Wednesday, November 29, 2006

281. Rave On ('Bout Time Too)

This Blog has been getting so bloody boring ... I know, I know. Energy is being diffused in many stray directions.

Here's a poem now.
It is not one of my poems (keep down those sighs of relief, please!)
and it's not actually a very good poem.
It doesn't rhyme.
It doesn't scan.
It doesn't make much sense until you read it 2-3 times.
Then, I think, it makes a lot of sense:

Habits of Unsuccessful People

I dream of failure
and large parties
wish I could stop
whining and get
with the program

No coincidences, my father
worked hard his entire life
made me start when I was 12
Was happy when on vacation
4 weeks out of the year(inc
luding weekends) I never
wanted to be that- I want
to wake up happy about
the day- Love big and loud
Drink strange intoxicants
with hobos and the famous
fight about important things
not my dissatisfaction.
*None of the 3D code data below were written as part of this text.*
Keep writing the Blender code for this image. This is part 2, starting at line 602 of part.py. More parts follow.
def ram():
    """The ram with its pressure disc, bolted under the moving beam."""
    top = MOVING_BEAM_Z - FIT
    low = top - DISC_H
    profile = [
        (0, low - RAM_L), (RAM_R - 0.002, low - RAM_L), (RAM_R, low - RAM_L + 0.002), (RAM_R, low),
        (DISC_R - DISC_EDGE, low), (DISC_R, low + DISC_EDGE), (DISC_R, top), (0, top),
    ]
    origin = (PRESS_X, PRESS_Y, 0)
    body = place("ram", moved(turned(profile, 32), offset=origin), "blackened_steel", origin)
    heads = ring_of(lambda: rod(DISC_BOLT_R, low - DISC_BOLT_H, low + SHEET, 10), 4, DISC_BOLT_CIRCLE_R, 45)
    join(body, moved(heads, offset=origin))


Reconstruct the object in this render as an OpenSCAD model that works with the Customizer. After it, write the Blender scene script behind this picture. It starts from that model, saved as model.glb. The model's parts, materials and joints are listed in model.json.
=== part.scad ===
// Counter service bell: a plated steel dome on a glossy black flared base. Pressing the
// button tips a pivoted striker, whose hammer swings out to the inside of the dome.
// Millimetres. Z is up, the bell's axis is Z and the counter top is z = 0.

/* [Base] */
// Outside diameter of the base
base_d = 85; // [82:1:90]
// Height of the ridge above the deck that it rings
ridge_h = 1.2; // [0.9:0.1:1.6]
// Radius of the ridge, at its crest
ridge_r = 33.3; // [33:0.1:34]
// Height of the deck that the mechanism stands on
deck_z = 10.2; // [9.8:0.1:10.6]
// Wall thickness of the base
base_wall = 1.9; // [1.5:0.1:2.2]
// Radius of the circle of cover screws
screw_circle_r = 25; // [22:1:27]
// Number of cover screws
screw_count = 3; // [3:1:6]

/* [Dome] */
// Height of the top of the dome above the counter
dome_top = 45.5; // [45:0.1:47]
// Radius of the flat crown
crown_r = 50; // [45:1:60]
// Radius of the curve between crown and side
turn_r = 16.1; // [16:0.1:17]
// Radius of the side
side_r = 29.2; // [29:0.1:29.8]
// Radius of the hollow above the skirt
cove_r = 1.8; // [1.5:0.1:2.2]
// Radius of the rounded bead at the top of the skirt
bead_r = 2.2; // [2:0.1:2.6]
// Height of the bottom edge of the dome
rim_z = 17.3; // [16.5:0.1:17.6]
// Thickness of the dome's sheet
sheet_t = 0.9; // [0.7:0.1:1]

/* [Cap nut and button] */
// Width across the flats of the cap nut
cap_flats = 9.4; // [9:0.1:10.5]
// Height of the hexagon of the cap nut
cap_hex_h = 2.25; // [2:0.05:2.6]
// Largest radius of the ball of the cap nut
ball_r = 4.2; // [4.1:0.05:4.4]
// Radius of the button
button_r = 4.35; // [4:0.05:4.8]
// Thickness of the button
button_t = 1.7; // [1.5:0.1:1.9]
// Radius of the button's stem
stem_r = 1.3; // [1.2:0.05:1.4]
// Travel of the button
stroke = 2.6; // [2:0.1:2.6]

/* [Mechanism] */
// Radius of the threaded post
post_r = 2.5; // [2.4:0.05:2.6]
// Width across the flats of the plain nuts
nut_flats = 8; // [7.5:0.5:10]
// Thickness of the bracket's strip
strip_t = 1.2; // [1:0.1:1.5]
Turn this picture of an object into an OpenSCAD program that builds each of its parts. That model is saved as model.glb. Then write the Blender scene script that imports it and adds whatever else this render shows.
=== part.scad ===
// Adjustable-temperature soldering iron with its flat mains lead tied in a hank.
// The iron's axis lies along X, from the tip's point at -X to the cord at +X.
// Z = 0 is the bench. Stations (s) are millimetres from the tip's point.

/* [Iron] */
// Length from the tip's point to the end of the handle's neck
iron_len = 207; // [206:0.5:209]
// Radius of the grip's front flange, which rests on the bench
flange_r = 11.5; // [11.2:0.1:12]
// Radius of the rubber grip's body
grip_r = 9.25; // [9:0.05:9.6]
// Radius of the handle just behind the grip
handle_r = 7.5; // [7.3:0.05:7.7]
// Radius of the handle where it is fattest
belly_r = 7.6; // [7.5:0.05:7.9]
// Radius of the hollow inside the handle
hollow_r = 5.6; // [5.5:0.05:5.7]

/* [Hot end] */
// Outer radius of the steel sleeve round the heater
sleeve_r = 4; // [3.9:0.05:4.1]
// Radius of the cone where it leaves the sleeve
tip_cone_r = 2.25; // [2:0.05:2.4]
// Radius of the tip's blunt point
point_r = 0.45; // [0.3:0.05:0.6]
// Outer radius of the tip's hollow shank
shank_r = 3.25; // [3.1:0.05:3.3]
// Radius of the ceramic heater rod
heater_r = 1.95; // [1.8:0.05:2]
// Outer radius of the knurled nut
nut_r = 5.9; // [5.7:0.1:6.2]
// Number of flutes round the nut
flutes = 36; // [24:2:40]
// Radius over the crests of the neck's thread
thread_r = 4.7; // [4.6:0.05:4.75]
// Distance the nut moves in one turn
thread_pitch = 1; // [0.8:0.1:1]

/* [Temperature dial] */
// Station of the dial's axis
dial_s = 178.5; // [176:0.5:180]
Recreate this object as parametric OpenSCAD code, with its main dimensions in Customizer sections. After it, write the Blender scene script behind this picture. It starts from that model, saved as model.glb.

Write
poetry, songs, sing alone
and in crowds, dance, dance,
dance and answer at least
one Big question to my satisfaction

So, I'm unsuccessful, wanna make
something of it?


I sat back and read this a coupla times, and thought, "wha'??"

The guy is called "dr_con" -- Doctor Con? -- and I came in contact with him on an Internet poetry forum. Yeah, these things do exist. We write poetry for one another, in happy little groups. It's a Gay & Lesbian thing. Sorry??!! Honestly, you guys have the attention span of gnats ....

I got the ball rolling with the following response:

This is a Henry Miller poem. A man, a misfit, feels the pressure to conform (he may be dumb, he sure as hell ain't stupid) but he's still not willing to pay the price. The idea of success in America still hangs on this lingering 19th century dream of scooping up idiotic amounts of money, as if that were still possible today in a country of 300 million. It isn't. For lack of any alternative measure of worth, personal wealth has become the yardstick by which people are assigned their social status. Sure, there are exceptions ... but not so many. Look around you.

This is why the idea of the "Loser" has taken on such force in American society. If you don't join the money merry-go-round you are a strange and dubious person and that means you could also be subversive and dangerous and possibly criminal. You are politically un-American and that can get dangerous.

Just look at what happened to the workers who tried to organize - the IWW - Eugene Debs got thrown in jail and union organizers got their asses kicked. Don't even bring up the subject of Negros (now Afro-Americans, as if a name change makes everything cool) or illegal immigrants from south of the border or anywhere else. In order for there to be a small circle of winners, there has to be an astoundingly huge corral of non-winners, i.e. losers. That's why the USA has no national health insurance, for example (socialism, communism!!) and why the education system is so Third World for lower-income families.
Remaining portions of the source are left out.